45 minutes
longfellow flats
50 degrees / feels like 39
wind: 20 mph gusts
Sore hips this morning! Is it a running injury or just a terrible mattress? We flipped the mattress yesterday, and sleeping last night was worse than ever, so I’m thinking it’s the mattress. Ascending from the river, I powered up all 112 stone steps and my legs felt great. Would I be able to do that with an injured hip? I don’t think so. I’m definitely incorporating some step work this spring!
10 Things
- a woodpecker knocking a few blocks away
- the wind was coming from the north and the east
- two iron (or wire?) cranes in a backyard — I spied them through a fence — I want a giant iron bird in my backyard!

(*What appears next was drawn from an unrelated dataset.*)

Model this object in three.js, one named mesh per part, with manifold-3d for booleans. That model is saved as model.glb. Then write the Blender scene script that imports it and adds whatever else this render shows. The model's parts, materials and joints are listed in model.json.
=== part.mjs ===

- low notes from a wind chime in the backyard of the house where a family from New Zealand lives — not only do they fly a New Zealand flag, but I heard one of them speaking with a New Zealand accent
- on the pedestrian part of the double bridge north of the stone steps — open and blue and brown below
- also on the double bridge: a temporary section of fence — looking over the edge of the (it’s high up here), I could see part of another temporary fence halfway down the steep slope — what happened?
- the floodplain forest between the steps and the river was littered with felled trees and tangled branches and dirt and dead leaves
- creeeaak — branches rubbing against each other in the wind
- from below, looking up at the bluff — a brown slope, a wooden fence, voices
- a roller skier slowly approaching the ancient boulder
Jenny Odell and Another Kind of Time
Yesterday I started listening to a podcast with Jenny Odell about her most recent book on time and I decided that when the book was ready (I requested it from the library), I would finally dedicate some time to clocks and time and other forms of time that don’t involve clocks.
15 jan 2024
It has taken me until today to return to this podcast. Why? I’m studying time and I got a notification that it was the featured podcast on Emergence. When I got the book, in February, I had already moved onto other projects — an ekphrastic project, then wind. So now, 15 months later, I’m taking up the task I assigned myself. Ha! That’s Sara/gorge time. I briefly returned to it this January, but dropped it again, which is another example of Sara/gorge time — scattered returns and departures, loops, taking it up again and again.
Today, I look several pages of notes in my Plague Notebook. Here are some highlights:
reframing language outside of the rigid belief that time is money and time as stuff that can be measured, counted, and should be hoarded
when did time become a commodity?
And then something happened, and it seems to have to do both with technology and sort of cultural needs: like on the one hand the escapement, which is like a part of a clock that can sort of keep the mechanism going as opposed to like a guy ringing a bell at a certain time, right?
Another Kind of Time
This reminds me of my poem and the idea of person inside that bell tower tugging on the rope to make the bell ring!
That happened. And then also towns that were becoming very commercial started needing to be able to count up and measure labor hours that they were buying from people. And so some confluence of those things led to this notion of an hour: like an hour that can just exist, you know, in the imagination. And that an hour is an hour, and a labor hour is a labor hour, and it sort of doesn’t matter what season it’s happening in, what time of day. And for me, that is a really crucial separating point. That is when this idea of time as stuff started to peel away from all the things that it had been embedded in previously.
As planet-bound animals, we live inside shortening and lengthening days; inside the weather, where certain flowers and scents come back, at least for now, to visit a year-older self. Sometimes time is not money but these things instead.
Telling time through weather and seasons, and the leaving and returning of leaves, and the certain slant of light, and the sound of the water, and the feel of the path, and the amount of view, and the ease or difficulty in breathing.
chronos (ordinary, standardized time) and kairos (the interruption of things/ordinary time, extraordinary time)
horizontal (work + leisure used to restore energy for work = work + weekend)
vertical (awe, wonder, interruption, not work, “true” leisure)
migratory time, animal time
what is time to a flower? water, temperature, sun
the 72 micro-seasons in Japanese almanac
how do I tell time when I’m by the gorge?
weather – exposing myself to the elements, running in them, noticing and feeling the effects of wind, air quality, rain, snow, ice, the cold or heat — a relationship to/conversation with the world
witnessing the nearly invisible labor — tree trimming, repaving, managing and maintaining trails, erosion, nest-building
alienation and learning to listen to the world
. . . there’s a part of Braiding Sweetgrass, where Robin Wall Kimmerer is describing—I think she’s talking about like what it would feel like to not know the names of the things that are living around you. And then she says, I imagine it must feel like showing up in a city and you can’t read any of the signs, right? Like, that’s a deeply frightening and lonely experience to have.
When I heard this bit, I raised my hand and said, “that’s me.” I can’t read signs on or inside building that often — even in Minneapolis, where I’ve lived for over 20 years. It is frightening and lonely and frustrating.